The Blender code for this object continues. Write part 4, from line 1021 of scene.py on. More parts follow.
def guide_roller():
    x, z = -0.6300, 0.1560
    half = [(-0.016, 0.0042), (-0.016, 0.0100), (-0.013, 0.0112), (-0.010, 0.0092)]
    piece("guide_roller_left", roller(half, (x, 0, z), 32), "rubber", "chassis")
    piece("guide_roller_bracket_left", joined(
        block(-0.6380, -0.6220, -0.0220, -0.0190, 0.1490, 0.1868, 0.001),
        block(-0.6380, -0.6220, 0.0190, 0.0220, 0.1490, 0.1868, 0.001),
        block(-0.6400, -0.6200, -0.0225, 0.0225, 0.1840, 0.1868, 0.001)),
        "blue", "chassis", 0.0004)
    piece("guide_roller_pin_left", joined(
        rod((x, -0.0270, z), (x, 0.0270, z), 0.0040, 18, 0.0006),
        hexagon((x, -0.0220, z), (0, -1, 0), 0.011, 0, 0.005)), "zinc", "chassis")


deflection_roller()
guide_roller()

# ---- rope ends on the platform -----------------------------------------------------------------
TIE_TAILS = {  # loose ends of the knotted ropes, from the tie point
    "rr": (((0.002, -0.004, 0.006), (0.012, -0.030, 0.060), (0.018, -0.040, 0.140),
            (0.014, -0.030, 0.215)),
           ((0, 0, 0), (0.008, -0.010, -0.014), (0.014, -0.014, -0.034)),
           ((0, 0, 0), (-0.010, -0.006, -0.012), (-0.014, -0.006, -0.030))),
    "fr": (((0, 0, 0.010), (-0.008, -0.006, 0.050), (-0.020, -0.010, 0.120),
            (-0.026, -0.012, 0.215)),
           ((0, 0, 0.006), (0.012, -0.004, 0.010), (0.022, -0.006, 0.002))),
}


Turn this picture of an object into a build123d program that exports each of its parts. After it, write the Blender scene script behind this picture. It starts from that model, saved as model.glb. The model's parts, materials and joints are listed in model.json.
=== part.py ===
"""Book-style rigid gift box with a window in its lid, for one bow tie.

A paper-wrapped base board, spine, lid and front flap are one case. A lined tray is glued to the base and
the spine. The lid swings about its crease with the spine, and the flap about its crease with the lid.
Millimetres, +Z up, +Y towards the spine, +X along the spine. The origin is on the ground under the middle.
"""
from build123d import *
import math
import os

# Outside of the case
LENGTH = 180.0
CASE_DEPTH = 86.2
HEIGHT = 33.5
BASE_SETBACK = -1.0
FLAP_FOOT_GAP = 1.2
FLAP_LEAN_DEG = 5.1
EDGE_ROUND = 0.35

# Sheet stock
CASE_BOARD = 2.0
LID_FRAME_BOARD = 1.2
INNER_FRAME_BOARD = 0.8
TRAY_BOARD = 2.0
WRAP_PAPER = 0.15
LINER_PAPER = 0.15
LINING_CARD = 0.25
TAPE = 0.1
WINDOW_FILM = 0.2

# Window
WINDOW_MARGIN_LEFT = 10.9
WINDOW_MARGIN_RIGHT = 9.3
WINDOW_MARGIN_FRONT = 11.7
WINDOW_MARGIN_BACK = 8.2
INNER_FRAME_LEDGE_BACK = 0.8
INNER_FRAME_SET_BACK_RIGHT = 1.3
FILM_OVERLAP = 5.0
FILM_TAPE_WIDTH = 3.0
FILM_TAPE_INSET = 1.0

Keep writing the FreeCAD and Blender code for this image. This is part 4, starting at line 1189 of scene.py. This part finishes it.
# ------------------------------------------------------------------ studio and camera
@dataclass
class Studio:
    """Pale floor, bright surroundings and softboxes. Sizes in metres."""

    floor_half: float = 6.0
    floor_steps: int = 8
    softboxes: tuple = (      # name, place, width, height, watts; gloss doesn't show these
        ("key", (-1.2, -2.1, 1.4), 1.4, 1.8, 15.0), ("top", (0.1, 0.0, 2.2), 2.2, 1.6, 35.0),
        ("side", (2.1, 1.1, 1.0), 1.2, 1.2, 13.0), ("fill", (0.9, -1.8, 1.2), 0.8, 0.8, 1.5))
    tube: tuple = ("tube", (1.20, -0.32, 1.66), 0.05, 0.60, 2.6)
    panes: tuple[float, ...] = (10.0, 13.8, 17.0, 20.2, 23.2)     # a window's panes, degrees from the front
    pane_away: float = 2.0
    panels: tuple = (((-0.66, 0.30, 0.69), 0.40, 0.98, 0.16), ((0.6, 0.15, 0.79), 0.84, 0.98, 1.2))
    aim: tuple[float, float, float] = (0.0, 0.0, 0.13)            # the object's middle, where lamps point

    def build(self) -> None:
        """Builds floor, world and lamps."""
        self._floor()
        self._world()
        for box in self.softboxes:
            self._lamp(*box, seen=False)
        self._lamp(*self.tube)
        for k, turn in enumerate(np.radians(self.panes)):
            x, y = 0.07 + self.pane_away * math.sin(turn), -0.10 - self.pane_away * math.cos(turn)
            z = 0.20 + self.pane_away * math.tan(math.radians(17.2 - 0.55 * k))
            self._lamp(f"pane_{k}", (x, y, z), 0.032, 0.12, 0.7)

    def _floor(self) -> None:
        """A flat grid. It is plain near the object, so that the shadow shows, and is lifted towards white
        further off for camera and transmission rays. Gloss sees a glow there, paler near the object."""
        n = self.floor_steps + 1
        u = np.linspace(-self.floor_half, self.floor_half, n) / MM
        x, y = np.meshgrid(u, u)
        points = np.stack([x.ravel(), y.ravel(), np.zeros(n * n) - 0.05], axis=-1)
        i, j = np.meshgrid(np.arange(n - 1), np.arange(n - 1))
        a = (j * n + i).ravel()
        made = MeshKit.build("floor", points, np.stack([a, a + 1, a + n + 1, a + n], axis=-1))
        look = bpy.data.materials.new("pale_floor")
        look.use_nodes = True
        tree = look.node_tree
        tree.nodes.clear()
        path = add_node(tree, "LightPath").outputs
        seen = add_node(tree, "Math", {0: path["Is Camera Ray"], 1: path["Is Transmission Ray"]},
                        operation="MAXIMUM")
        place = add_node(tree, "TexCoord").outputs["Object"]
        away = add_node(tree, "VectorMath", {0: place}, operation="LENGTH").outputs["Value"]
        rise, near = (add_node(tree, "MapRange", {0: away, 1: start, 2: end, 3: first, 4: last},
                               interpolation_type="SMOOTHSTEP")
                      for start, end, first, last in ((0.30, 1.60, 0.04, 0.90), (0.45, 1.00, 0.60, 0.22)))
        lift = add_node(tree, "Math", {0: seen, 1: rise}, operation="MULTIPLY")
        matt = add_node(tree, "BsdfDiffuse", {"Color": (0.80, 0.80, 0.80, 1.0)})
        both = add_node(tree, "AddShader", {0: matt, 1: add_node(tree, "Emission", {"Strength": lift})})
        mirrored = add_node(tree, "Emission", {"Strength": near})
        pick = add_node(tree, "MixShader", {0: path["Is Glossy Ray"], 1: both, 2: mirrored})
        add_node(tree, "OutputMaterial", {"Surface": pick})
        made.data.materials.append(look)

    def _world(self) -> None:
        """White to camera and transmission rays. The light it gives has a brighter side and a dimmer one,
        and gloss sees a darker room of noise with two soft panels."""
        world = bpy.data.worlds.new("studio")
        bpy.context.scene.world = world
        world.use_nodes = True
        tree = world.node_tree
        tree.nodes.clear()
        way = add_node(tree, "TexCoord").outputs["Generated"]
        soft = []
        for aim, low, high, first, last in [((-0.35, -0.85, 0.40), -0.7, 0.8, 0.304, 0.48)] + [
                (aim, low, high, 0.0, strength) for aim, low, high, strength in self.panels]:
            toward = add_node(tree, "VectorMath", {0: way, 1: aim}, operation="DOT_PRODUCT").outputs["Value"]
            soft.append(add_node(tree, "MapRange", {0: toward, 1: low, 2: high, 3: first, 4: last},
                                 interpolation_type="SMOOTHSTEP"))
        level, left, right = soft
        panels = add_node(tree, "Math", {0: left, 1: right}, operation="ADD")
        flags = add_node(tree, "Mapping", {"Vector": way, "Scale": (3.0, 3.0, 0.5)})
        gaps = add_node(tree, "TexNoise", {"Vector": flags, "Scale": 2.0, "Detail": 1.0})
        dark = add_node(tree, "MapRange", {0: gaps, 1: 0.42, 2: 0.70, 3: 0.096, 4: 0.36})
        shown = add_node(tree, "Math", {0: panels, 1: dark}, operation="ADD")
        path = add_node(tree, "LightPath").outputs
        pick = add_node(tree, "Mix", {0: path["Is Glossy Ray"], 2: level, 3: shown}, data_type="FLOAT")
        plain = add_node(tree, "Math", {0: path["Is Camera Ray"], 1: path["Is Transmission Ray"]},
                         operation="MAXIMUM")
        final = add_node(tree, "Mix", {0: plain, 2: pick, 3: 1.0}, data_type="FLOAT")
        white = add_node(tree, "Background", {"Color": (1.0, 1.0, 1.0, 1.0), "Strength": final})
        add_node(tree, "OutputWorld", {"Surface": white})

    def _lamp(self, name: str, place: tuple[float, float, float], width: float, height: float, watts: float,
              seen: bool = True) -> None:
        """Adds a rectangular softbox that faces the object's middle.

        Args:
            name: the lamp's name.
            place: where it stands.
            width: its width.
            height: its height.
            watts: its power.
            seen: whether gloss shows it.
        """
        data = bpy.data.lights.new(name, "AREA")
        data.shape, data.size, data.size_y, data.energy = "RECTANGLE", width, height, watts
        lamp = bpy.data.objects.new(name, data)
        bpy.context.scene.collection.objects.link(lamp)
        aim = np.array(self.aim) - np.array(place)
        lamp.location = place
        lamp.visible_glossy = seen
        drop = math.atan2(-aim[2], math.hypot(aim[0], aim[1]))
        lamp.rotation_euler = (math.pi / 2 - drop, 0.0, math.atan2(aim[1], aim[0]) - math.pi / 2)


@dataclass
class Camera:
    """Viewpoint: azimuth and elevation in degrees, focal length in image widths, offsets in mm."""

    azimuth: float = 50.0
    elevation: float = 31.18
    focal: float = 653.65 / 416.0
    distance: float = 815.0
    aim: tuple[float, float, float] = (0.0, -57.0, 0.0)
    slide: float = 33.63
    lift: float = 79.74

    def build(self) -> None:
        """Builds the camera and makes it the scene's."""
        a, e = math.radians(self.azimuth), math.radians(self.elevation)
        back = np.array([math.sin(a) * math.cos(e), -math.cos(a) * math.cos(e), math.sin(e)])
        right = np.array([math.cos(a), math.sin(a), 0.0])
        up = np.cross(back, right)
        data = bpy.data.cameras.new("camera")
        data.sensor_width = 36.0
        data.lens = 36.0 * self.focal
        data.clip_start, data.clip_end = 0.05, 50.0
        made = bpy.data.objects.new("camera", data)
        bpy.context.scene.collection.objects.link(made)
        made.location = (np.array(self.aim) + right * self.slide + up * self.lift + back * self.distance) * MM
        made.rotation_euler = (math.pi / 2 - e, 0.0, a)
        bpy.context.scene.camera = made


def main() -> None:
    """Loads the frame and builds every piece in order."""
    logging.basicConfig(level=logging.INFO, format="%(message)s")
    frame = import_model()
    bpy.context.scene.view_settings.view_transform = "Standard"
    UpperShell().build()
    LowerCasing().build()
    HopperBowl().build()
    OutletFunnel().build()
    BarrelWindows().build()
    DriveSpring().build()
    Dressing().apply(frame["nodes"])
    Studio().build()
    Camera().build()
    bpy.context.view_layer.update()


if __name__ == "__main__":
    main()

▶ _WHAT THE EXERCISE ASKS_
Using the entries above, return exactly the lines from the line with "Keep writing the" to the line with "floor, bright surroundings", counting both of those lines.

▶ _TASK SOLUTION_
Keep writing the FreeCAD and Blender code for this image. This is part 4, starting at line 1189 of scene.py. This part finishes it.
# ------------------------------------------------------------------ studio and camera
@dataclass
class Studio:
    """Pale floor, bright surroundings and softboxes. Sizes in metres."""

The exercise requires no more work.